I think it makes a lot of sense from an evolutionary point of view that sensory systems should look like subsumption architectures rather than standard hierarchical perception systems. If each new structure (say, the cortex) is added on top of an existing set of structures, then the old set of structures has a function by itself, independently of the new structure. Somehow the old set is “subsumed” by the new structure, and the information this new structure gets must then already have a functional meaning. This would mean that affordances are the basis, and not the end of result, of the sensory system. In this sense, perhaps, one might say that affordances are “directly” perceived.

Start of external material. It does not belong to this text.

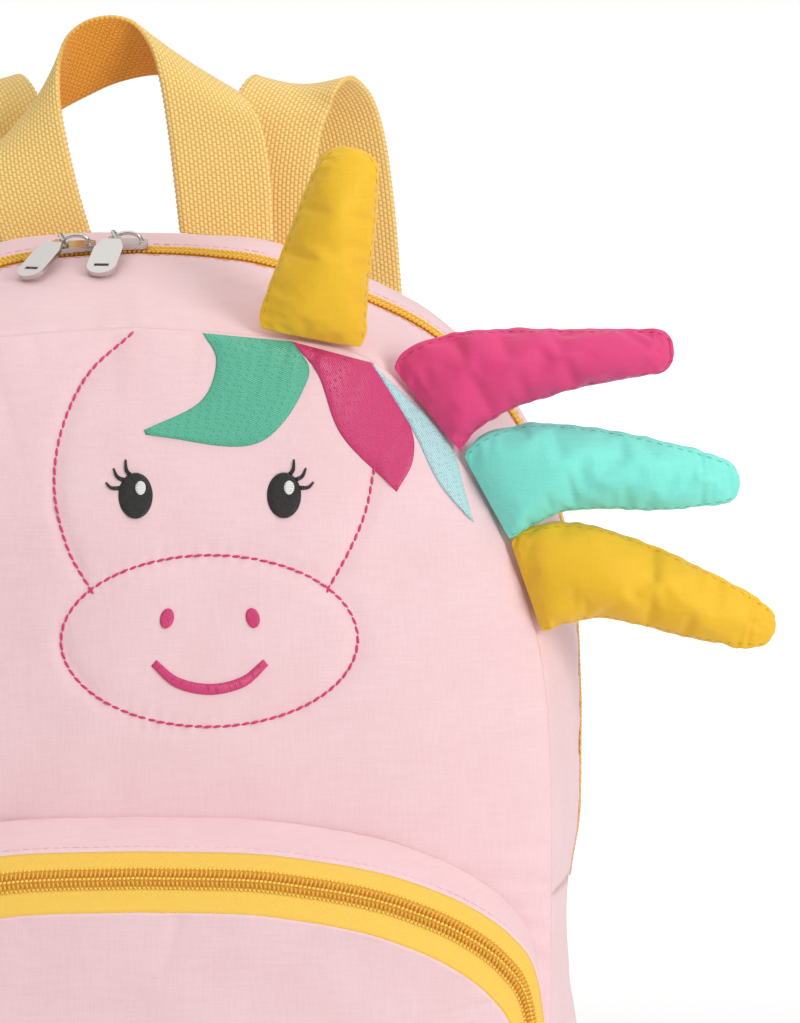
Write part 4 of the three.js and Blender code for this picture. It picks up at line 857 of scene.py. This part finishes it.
# Rows of the zip from its upper stitching to its lower one: millimetres below the coil's middle, then
# each turn's length across the tape, width, height and lift, its slant, and whether it is coil or cord.
FOLD_PER_MM = (COIL - UPPER_TAPE) / 5.8
COIL_PITCH = 1.32
pocket_coil = satin_thread("Deep_gold_nylon_coil", "#eeb037", roughness=0.36)
for row, (below, length, width, height, lift, slant, kind) in enumerate([
    (-3.3, 1.25, 0.75, 0.6, 0.1, 0.5, gold_cord), (-1.55, 2.7, 0.9, 1.6, 0.45, 1.4, pocket_coil),
    (0.05, 1.2, 0.95, 0.8, 1.0, 0.35, gold_cord), (1.35, 1.8, 0.95, 1.5, 0.45, 1.75, pocket_coil),
    (2.75, 1.25, 0.75, 0.6, 0.1, -0.5, gold_cord),
]):
    line = pocket_line(1 + (UPPER_TAPE + COIL) / 2 + below * FOLD_PER_MM)
    turns = turns_along(f"pocket_zip_row_{row}", [line], kind, pitch=COIL_PITCH, length=length, width=width,
                        height=height, slant=slant, lift=lift)
turns_along("topstitch_pocket_band", [pocket_line(0.9)], pink_thread, pitch=3.0, length=2.4, width=0.4,
            height=0.35, lift=0.5)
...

When thinking about what it means for consciousness, I like to refer to the man and horse analogy. The horse is perfectly functional by itself. It can run, it can see, etc. Now the man on top of it can “subsume” the horse. He sends commands to it so as to move it where he wants, and also gets signals from the horse. The man is conscious, but he has no idea of what the horse feels, for example how the horse feels the ground. All the sensations that underlie the man-horse’s ability to move around are inaccessible to the conscious man, but it is not a problem at all for the man to go where he wants to.

Now imagine that the man is blind. If there is an obstacle in front of the horse, the horse might stop, perhaps get nervous, things that the man can feel. The man cannot feel the wall in terms of “raw sensations”, but he can perceive that there is something that blocks the way. In other words, he can perceive the affordance of the wall – something that affords blocking, without seeing the wall.

So in this sense, it does not seem crazy anymore that what we directly perceive (we = our conscious self) is made of affordances rather than raw sensations.